Below are some records; return each one exactly.
──────── RECORDS PROVIDED
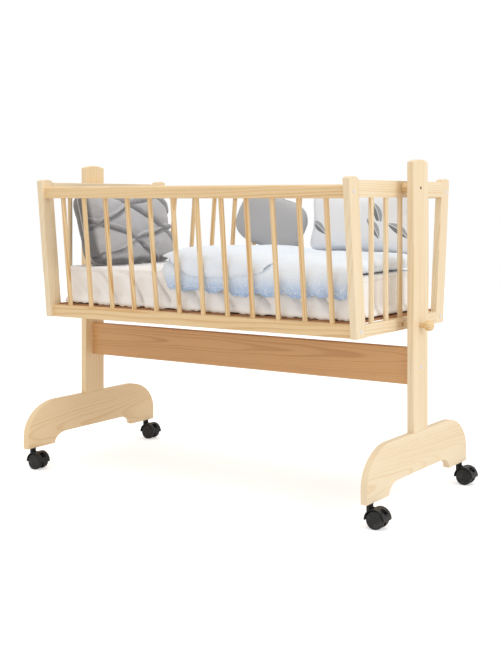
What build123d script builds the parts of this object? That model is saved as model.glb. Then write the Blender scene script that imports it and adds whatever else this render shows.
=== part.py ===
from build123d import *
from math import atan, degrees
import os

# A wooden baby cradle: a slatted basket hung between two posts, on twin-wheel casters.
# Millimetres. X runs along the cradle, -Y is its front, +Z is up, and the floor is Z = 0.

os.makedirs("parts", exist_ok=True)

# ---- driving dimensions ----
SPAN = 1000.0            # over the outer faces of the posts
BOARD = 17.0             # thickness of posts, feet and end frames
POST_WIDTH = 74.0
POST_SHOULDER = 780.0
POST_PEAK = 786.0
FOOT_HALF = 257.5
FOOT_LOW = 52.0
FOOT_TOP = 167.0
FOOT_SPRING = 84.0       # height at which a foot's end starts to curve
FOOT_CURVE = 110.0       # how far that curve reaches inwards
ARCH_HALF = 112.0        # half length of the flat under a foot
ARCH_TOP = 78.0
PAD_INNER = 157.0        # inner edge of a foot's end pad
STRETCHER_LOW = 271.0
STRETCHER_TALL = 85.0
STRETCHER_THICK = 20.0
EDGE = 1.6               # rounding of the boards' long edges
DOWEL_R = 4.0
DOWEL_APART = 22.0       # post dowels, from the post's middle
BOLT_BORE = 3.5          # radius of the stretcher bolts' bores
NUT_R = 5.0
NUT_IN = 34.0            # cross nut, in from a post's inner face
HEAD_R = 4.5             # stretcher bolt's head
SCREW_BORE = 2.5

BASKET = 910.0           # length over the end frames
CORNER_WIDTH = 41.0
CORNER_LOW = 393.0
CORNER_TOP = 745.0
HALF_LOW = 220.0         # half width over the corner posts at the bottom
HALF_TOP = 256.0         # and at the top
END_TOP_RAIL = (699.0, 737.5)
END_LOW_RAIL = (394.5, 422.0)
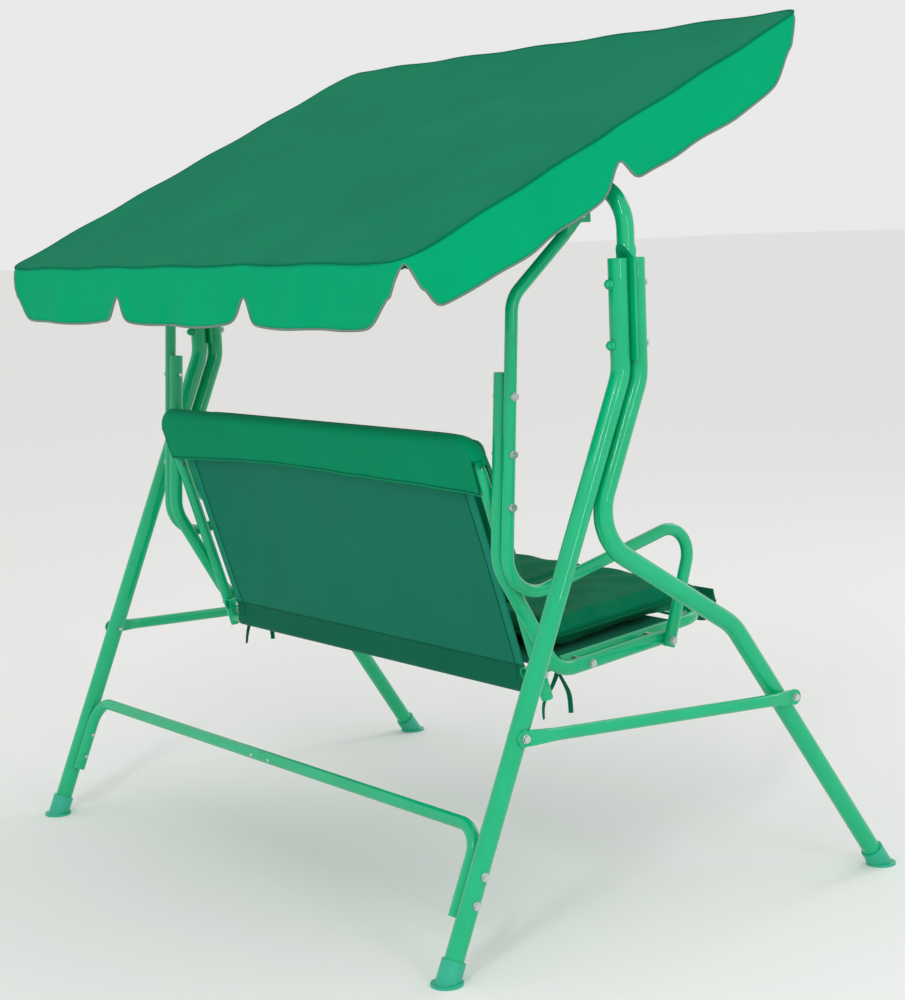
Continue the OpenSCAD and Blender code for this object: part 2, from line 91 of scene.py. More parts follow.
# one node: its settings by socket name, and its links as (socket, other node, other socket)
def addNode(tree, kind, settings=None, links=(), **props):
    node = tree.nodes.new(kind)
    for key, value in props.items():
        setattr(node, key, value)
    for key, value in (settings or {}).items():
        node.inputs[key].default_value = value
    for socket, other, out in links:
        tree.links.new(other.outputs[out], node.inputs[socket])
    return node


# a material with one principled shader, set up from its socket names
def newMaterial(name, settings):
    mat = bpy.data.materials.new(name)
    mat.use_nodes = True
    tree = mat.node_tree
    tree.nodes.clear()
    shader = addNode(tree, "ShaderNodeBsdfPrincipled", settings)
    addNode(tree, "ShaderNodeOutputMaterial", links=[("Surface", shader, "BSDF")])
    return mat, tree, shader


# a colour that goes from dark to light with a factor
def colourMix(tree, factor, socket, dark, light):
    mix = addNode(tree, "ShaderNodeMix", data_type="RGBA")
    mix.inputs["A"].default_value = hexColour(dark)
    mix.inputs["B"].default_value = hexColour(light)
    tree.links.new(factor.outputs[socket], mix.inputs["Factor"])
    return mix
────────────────
WRITTEN ANSWER:
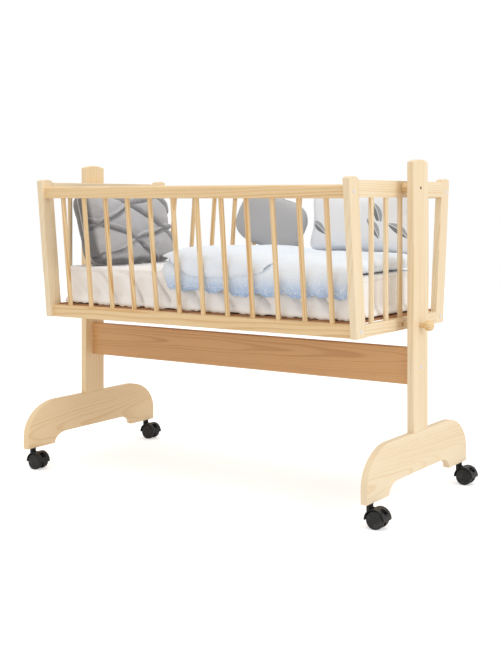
What build123d script builds the parts of this object? That model is saved as model.glb. Then write the Blender scene script that imports it and adds whatever else this render shows.
=== part.py ===
from build123d import *
from math import atan, degrees
import os

# A wooden baby cradle: a slatted basket hung between two posts, on twin-wheel casters.
# Millimetres. X runs along the cradle, -Y is its front, +Z is up, and the floor is Z = 0.

os.makedirs("parts", exist_ok=True)

# ---- driving dimensions ----
SPAN = 1000.0            # over the outer faces of the posts
BOARD = 17.0             # thickness of posts, feet and end frames
POST_WIDTH = 74.0
POST_SHOULDER = 780.0
POST_PEAK = 786.0
FOOT_HALF = 257.5
FOOT_LOW = 52.0
FOOT_TOP = 167.0
FOOT_SPRING = 84.0       # height at which a foot's end starts to curve
FOOT_CURVE = 110.0       # how far that curve reaches inwards
ARCH_HALF = 112.0        # half length of the flat under a foot
ARCH_TOP = 78.0
PAD_INNER = 157.0        # inner edge of a foot's end pad
STRETCHER_LOW = 271.0
STRETCHER_TALL = 85.0
STRETCHER_THICK = 20.0
EDGE = 1.6               # rounding of the boards' long edges
DOWEL_R = 4.0
DOWEL_APART = 22.0       # post dowels, from the post's middle
BOLT_BORE = 3.5          # radius of the stretcher bolts' bores
NUT_R = 5.0
NUT_IN = 34.0            # cross nut, in from a post's inner face
HEAD_R = 4.5             # stretcher bolt's head
SCREW_BORE = 2.5

BASKET = 910.0           # length over the end frames
CORNER_WIDTH = 41.0
CORNER_LOW = 393.0
CORNER_TOP = 745.0
HALF_LOW = 220.0         # half width over the corner posts at the bottom
HALF_TOP = 256.0         # and at the top
END_TOP_RAIL = (699.0, 737.5)
END_LOW_RAIL = (394.5, 422.0)
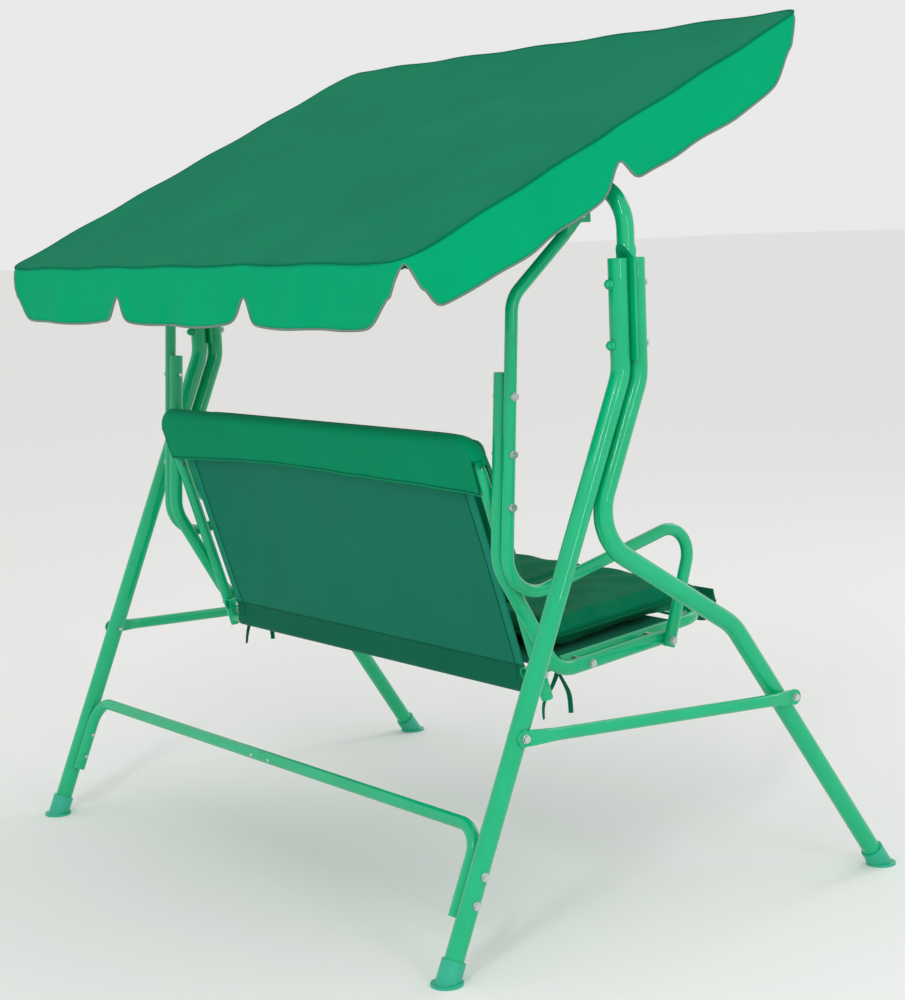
Continue the OpenSCAD and Blender code for this object: part 2, from line 91 of scene.py. More parts follow.
# one node: its settings by socket name, and its links as (socket, other node, other socket)
def addNode(tree, kind, settings=None, links=(), **props):
    node = tree.nodes.new(kind)
    for key, value in props.items():
        setattr(node, key, value)
    for key, value in (settings or {}).items():
        node.inputs[key].default_value = value
    for socket, other, out in links:
        tree.links.new(other.outputs[out], node.inputs[socket])
    return node


# a material with one principled shader, set up from its socket names
def newMaterial(name, settings):
    mat = bpy.data.materials.new(name)
    mat.use_nodes = True
    tree = mat.node_tree
    tree.nodes.clear()
    shader = addNode(tree, "ShaderNodeBsdfPrincipled", settings)
    addNode(tree, "ShaderNodeOutputMaterial", links=[("Surface", shader, "BSDF")])
    return mat, tree, shader


# a colour that goes from dark to light with a factor
def colourMix(tree, factor, socket, dark, light):
    mix = addNode(tree, "ShaderNodeMix", data_type="RGBA")
    mix.inputs["A"].default_value = hexColour(dark)
    mix.inputs["B"].default_value = hexColour(light)
    tree.links.new(factor.outputs[socket], mix.inputs["Factor"])
    return mix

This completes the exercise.